A usual lap around the school involves checking each classroom and can take upwards of about 40 minutes. It was a chance to sneak in some exercise – an aspect of the job he considered to be one of his favourites.

In this time he ensures the heaters are switched on, the printers have paper, the wheelie bins are emptied, or to check “whether the cleaners have done a good job overnight.”

At night, he is in charge of making sure the windows and doors are locked while keeping an eye on the school hall area.

Fred has been a friendly face at the school since 1990. It was only his second job ever, having worked at a number of post offices in the South Island for 40 years prior.

Born in 1933, he hails from Arrowtown, Central Otago, where he grew up with his parents and four siblings.

His father was the last official town baker from the “olden days,” and his original oven was now incorporated at the Lakes District Museum and Gallery.

Fred Adams in his army uniform in 1952 as part of his compulsory military training. Photo: Supplied
Fred Adams in his army uniform in 1952 as part of his compulsory military training. Photo: Supplied
For Fred, life was not always rosy in the picture-perfect town. Part of his childhood was during a time when the world was engulfed in war.

His neighbour, along with his cousin, Bobby Jones, were both killed in Italy, when a stray shell landed and exploded where they were.

“I was born in the Granny Jones’ Cottage. During my time I used to go out chasing rabbits on hills at some of the farms where there were rabbit holes, so I would put my ferrets in [them],” said Fred.

“We never had a lot, so it was quite a struggle in the early days.”

Soon after leaving high school in Queenstown at 15-years-old, he secured a job at the post office in Arrowtown working at the counter and the telephone exchange.

Wanting to further his skills in the field, he went to morse school in Trentham, Upper Hutt, a year and a half after he started his first job.

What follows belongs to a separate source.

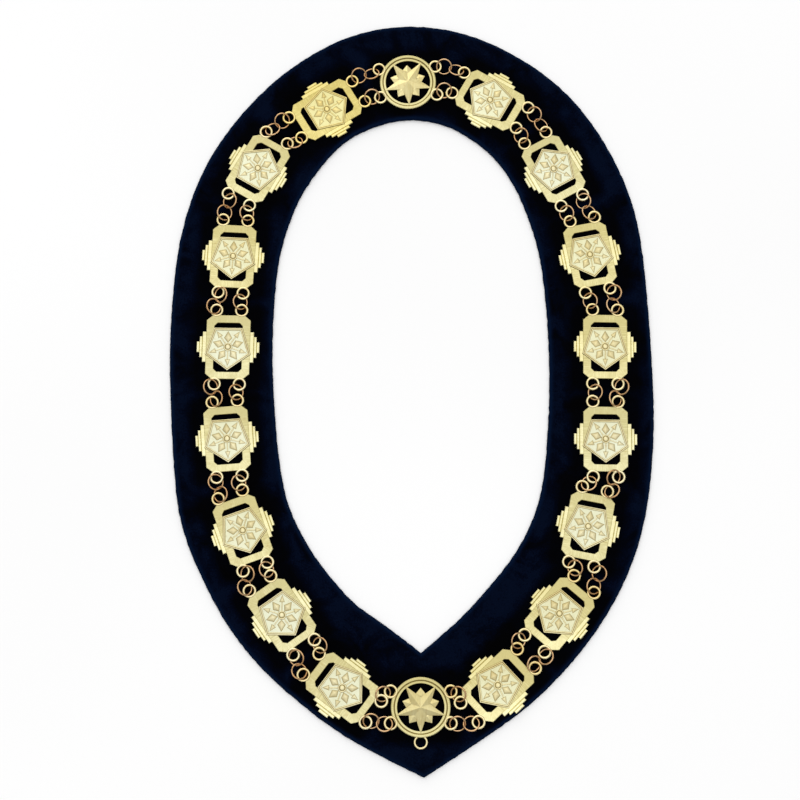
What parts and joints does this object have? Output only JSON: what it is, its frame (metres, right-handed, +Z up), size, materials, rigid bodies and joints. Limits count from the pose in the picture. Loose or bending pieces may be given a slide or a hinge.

Soon after that he was also called up for compulsory military training.

Fred and Pearl Adams in 1988. Photo: Supplied
Fred and Pearl Adams in 1988. Photo: Supplied

“I used to love the morse, it’s like another music system. I was 16-years-old at the time I went to morse school, where we had to do 10 words a minute. I was fourth in my class,” he said.

His big break finally came in 1965 when he was appointed as postmaster of the Beckenham post office following a move to Christchurch.

Over the years he also served at offices in St Albans and Papanui before he officially left the industry in 1987, when the country’s postal services were overhauled and restructured following financial difficulties.

After a long overseas holiday with his wife and children, he got back in the game and eventually took up the role of Paparoa Street’s caretaker after it was advertised in the newspaper.

“A lot has changed over the years – like we used to use a hand mower, but now they use ride-ons. We used to do the cleaning too before it went to contractors,” he said.

“The school has also grown – there was 300 when I started, and it got up to about 600.”

Fred fell in love with the postmaster’s daughter, Pearl, while working at the office in Hanmer Springs, and eventually married in 1957. The couple share three children together.

Fred and Pearl Adams on their 60th wedding anniversary. Photo: Supplied
Fred and Pearl Adams on their 60th wedding anniversary. Photo: Supplied
His close friendship with the postmaster prevented any hostility between the pair in spite of the marriage to his daughter.

Another joy in his life stems from his life-long passion of rugby.

“I’ve always loved rugby, I played at Balfour Rugby Club in Southland – I even played a match against Robin Archer, who was an All Black.”

Although Fred did not have any big plans for his retirement, he was already sure of at least one thing.

“I won’t be doing any more work that’s for sure. I plan to do plenty of walking around the blocks here and try to keep and as fit as I can.”